Hakka people migrated to the Longgang area during the reign of Kangxi, after the rescinding of the Great Clearance edicts, and became the majority ethnic group in the area. The local economy was traditionally agricultural, primarily producing rice, peanuts, longan and lychee, along with some tubers and sugarcane. Wilhelm Lobscheid of the Rhenish Missionary Society visited He'ao in 1855.

In He'ao, electricity became available in the 1950s, telephone service in 1957, and running water in the early 1960s. A coal mine operated in He'ao from 1959 to 1975. The local villages started building factories for rent in the mid-1980s after Shenzhen became a special economic zone. The Shenmao cement factory (深茂水泥厂) operated in the village of Dakang from 1984 to 1998, exploiting a nearby limestone deposit.

Yuanshan Subdistrict was created at the end of 2016, when it was separated from Henggang Subdistrict.

==Administration==
Yuanshan Subdistrict is divided into the six residential communities (社区 (shèqū)) of Anliang (安良), Bao'an (保安), Dakang (大康), He'ao (荷坳), Xikeng (西坑) and Yinhe (银荷).

==Demographics==
Yuanshan Subdistrict recorded a population of 249,032 in the 2020 Chinese census. At the end of 2024 its population was estimated at 253,405, of which the residential hukou population totalled an estimated 36,581.

==Economy==
Manufacturing in Yuanshan Subdistrict has grown beyond the area's original strengths in the eyewear, jewellery, plastics and printing industries, and into its present focus on ICT devices. Since 2014, Longgang District has been building an industrial park named Apollo Future Industry City in Yuanshan, focusing on emerging technologies such as artificial intelligence, electric vehicles, low-altitude flight (i.e., UAVs), and smartglasses.

==Infrastructure==
Yuanshan Subdistrict is served by Line 3, Line 14, and Line 16 of the Shenzhen Metro. These three subway lines interchange at Universiade station, where the Shenzhen–Dayawan intercity railway currently under construction will also have a stop; and this hub will anchor transit-oriented development in the area. The Hangzhou–Fuzhou–Shenzhen railway and the freight-only Pingyan railway also run through Yuanshan, although only the latter has a station in the subdistrict at Xikeng.

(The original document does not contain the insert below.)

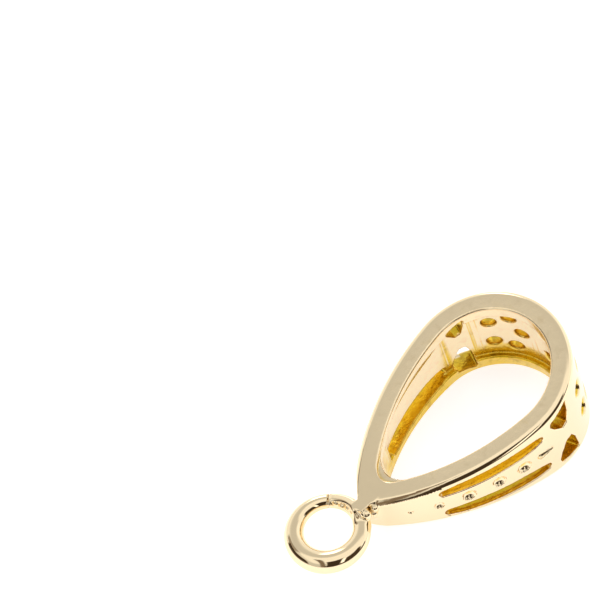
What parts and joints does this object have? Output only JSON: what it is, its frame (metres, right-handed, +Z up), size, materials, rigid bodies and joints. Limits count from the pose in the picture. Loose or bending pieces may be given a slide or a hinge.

Yuanshan is served by several expressways:

- G15 Shenyang–Haikou Expressway
- G0422 Wuhan–Shenzhen Expressway
- Shenzhen Eastern Transit Expressway
- Shuiguan Expressway
- Nanping Expressway

China National Highway 205 (i.e., Longgang Boulevard) also runs through the subdistrict.

The lower reservoir of the Shenzhen Pumped Storage Power Station (深圳抽水蓄能电站), operational since September 2018, is located in the subdistrict.